Interim Zoning is a development slowdown not a freeze and necessary because progress on City Center zoning, open space preservation outside the SEQ, and affordable housing and sustainable agriculture policies was too slow.  The gap between these goals and their achievement was getting wider and wider.  The Council saw that a business-as-usual process was not producing results promptly and enacted IZ to move progress forward faster.  

My objectives are an updated Comprehensive Plan and Land Development Regulations that support achievement of City Center zoning, open space preservation, affordable housing, and sustainable agriculture policies.

South Burlington has a unique relationship with VTANG, Burlington International Airport, and the city of Burlington.
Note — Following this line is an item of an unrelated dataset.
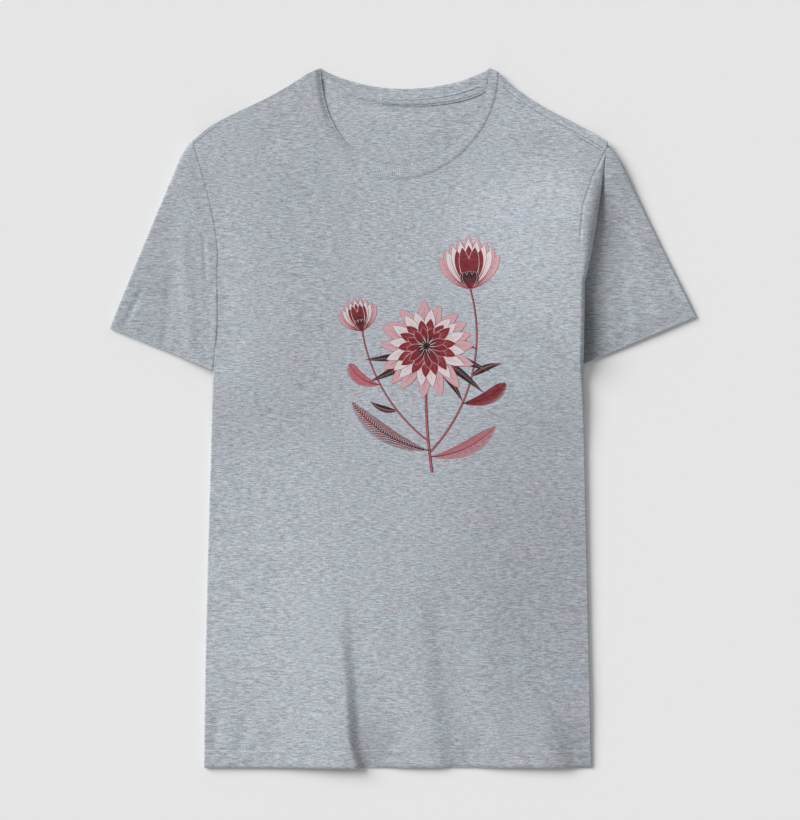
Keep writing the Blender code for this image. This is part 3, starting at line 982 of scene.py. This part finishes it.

What are your views on airport related finances, expansion, noise, and loss of housing.  What role does City Council hold?

We must continue to monitor the F-35’s benefits and risks, e.g., the recent grounding of the fleet, and review our position, as needed.  While I oppose first-round basing of the F-35s here, I steadfastly support VTANG and reiterate my pledge to work collaboratively on the basing decision’s consequences, whether yeah or nay. 

BIA is a great asset; we benefit from its presence.  Still, the City’s non-role in its governance is a Gordian knot.  Consequently, charting a productive course depends on strengthening our relationships with Burlington and airport leadership, promoting increased understanding of the factors at play and competing priorities, and finding common ground regarding airport finances, expansion, noise, and loss of housing.  The City Council should play a direct and supervisory role in working with Burlington and airport leadership.  Also, our State representatives and County senators have an important role to play as neighboring municipalities experience issues regarding BIA. 

The city is at a difficult crossroad on many issues, including management, policy, and process. How will you determine what direction best balances the needs of the community moving forward?

It is the voters’ choice:  embrace progressive change—setting the stage for a new City Manager, achieving and strengthening fiscal stability, submitting a vibrant TIF (Tax Increment Finance) District application, adopting a new Comprehensive Plan and Land Development Regulations, sanctioning “Complete Streets” on Williston Road, and bringing opportunity and transparency to the appointments process—or return to the “Good Old Days.”

By embracing or rejecting progressive change, the voters will determine the City’s future direction.  Next up, the Council should define a careful process, including resident participation, for hiring a City Manager who excels in forming collaborative community relationships.

What do you feel is the single most pressing concern for the city, and what solutions/actions would you propose? 

Our biggest challenge is to increase understanding of the City’s many recent accomplishments.  We must turn aside the so-called “Good Government’s” distorted and carping criticism of City Council.  The “Good Government” worldview is unhealthy.   We all share a common vision of community.  Our differences are in the means, not the ends.  Rarely is there one correct path to a destination.  Together, let’s move beyond the divisiveness the “Good Government” group has promoted and, in so doing, create a better place for all who live, work, and do business in South Burlington. 

Closing Statement

My role as City Councilor has been change agent.  I led/lead in creating opportunity for residents to serve the City, protecting Wheeler Nature Park, balancing the interests of all potentially affected by the F-35s, chairing a group working to increase affordable housing in our City, making the tough choices required to attain fiscal soundness and fire the City Manager , and advocating for City Center.   I run on my record.  We owe it to ourselves, our neighbors, and our children to accept that democracy is sometimes messy but not let that distract us from our accomplishments and those in process.